# Frankie'sFriend visits the FaeryBee Flock!



## FaeryBee

*I was very fortunate to have Frankie'sFriend (Madonna) 
come to stay with me for a few days while she is on holiday from Australia.

Meeting Madonna and spending time with her was wonderful. 
We went into DC to see the sights, 
BUT
the REAL reason she came to visit was to meet Peachy and the flock, 
and Kylie got in on the action as well.

Here are a few pictures taken during her visit

Madonna with Peachy Pie


Peachy loving the cuddles


Of course, Peachy got lots of love and kisses from Madonna while she was here!


Skipper (and Scooter) even allowed Madonna to rub their tummies-- 
something neither one of them will even consider accepting from me. 


Sunny and Sparky were as bright as two Sunshine Boys could be!


Pedro and Poppy had to show off their airplane for her


Skipper and Scooter demonstrated their flying abilities and showed Madonna their toys


Madonna wanted to stuff Peachy in her shirt and take him with her when she left.


Kylie enjoyed his share of attention during Madonna's visit as well






I'm truly hoping to convince Madonna to come back for another visit. 
We have SO many more things to do!

Thanks for stopping by.
:wave:​*


----------



## LynandIndigo

Awww!!!!! How wonderful that Madonna got to meet our famous Miss Deb from America.... I am so glad that the two of you had a wonderful time together.... I have met Madonba on Skype and she is a really nice warm kind person.... I so wish I could see America and meet our Miss Deb and her flock.... Kylie he is so cuddly I love him.... Madonna and Miss Deb I am happy you both got to meet one another... A beautiful friendship forever....


----------



## FaeryBee

*


LynandIndigo said:



I so wish I could see America and meet our Miss Deb and her flock.... Kylie he is so cuddly I love him.... Madonna and Miss Deb I am happy you both got to meet one another... A beautiful friendship forever....

Click to expand...

 Lyn, Hopefully someday you'll be able to visit as well.

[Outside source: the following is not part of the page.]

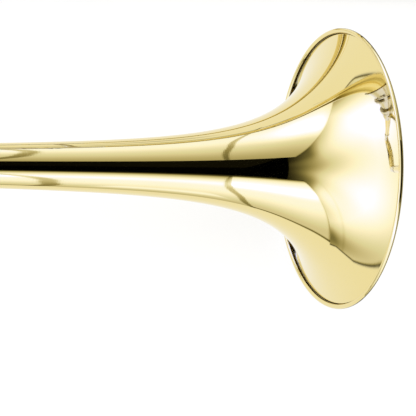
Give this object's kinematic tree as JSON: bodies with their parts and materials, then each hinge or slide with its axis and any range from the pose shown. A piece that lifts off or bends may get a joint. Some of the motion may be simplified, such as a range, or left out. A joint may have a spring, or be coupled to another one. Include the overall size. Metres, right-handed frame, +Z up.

I'd love to meet you and spend time with you. :hug:*


----------



## RavensGryf

That's wonderful that you two got to meet ! How fun to be able to come overseas. Such great pics, all of them... The ones with Madonna and Kylie omg, now that's just precious ! 

Ps.. I didn't know Sunny was a girl! :laughing2: So Sunny and Poppy are the girls .


----------



## FaeryBee

*


RavensGryf said:



I didn't know Sunny was a girl! :laughing2:

Click to expand...

No, Sunny is a boy.

Unfortunately, my little Sunny is having hormonal issues and his cere has gone brown.  
The last time I treated him with Sodium Benzoate it went back to purple but once I stopped it darkened again.

I currently have him on Sodium Benzoate again and I just ordered Harrison's "Releave" to try with him. I'm really hoping it will help.*


----------



## jrook

I really enjoyed seeing these photos!! Your flock seems like they enjoyed the visit as much as you did, Deborah!! Madonna, I'm glad you were able to visit the States and Deborah!


----------



## Laceychica

how cool is that! and beautiful pics! thanks for sharing with us!!!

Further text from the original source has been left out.